Renee watches the FBI raid the Jennings’ home (Season 6, Episode 10)
During the “With or Without You” montage in the series finale, Stan returns from the Jennings house as it’s being raided and embraces Renee. After he leaves the frame, the camera lingers on Renee as she silently watches the house across the street with a knowing stare.
She’s a spy! Laurie Holden’s expression can be read many different ways, but one of them is simply that Renee knew about the Jenningses’ real identities, and that she has to be careful to avoid a similar fate. She’s in the midst of a long-term operation, one that has led her into the hallowed halls of the FBI, and it’s up to her to make sure that she doesn’t get caught like Philip and Elizabeth. Unfortunately, she doesn’t know that Stan will forever be suspicious of her behavior from now on.

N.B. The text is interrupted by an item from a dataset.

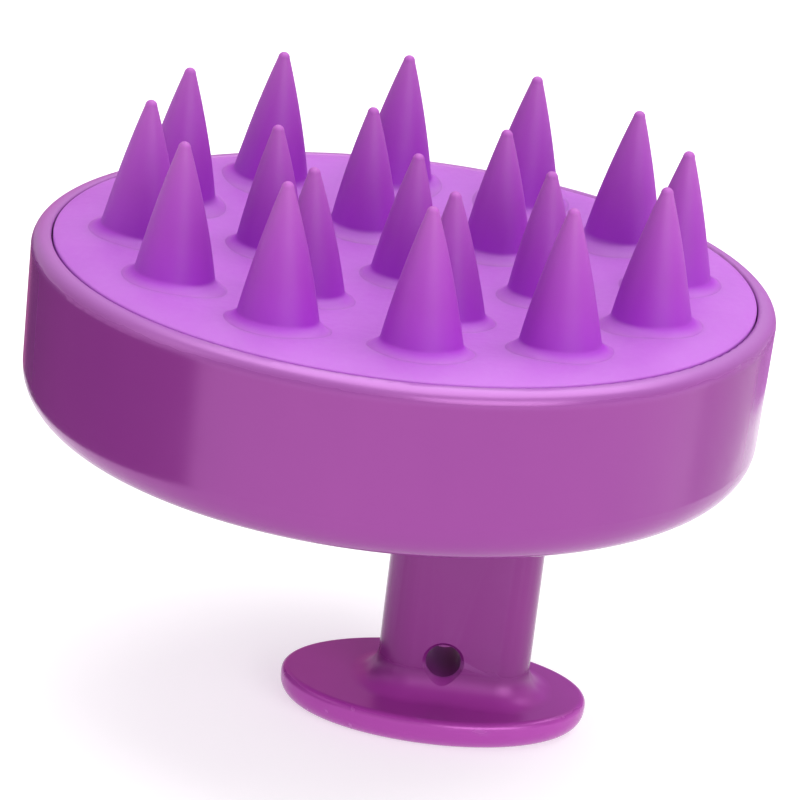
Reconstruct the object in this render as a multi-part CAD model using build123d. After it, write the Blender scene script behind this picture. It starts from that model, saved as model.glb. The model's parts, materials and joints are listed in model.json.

She’s just Renee! Or she could just be sad that the Jenningses, their closest friends, turned out to be spies and that it irreparably destroyed her husband’s sense of security. Holden’s expression can be read as wistful disappointment; Renee is upset that their neighbors and friends, people whom they loved, hid their real identities from her for so long. It’s a life-changing reveal even if she’s not a spy. Either way, her husband will never fully trust her again.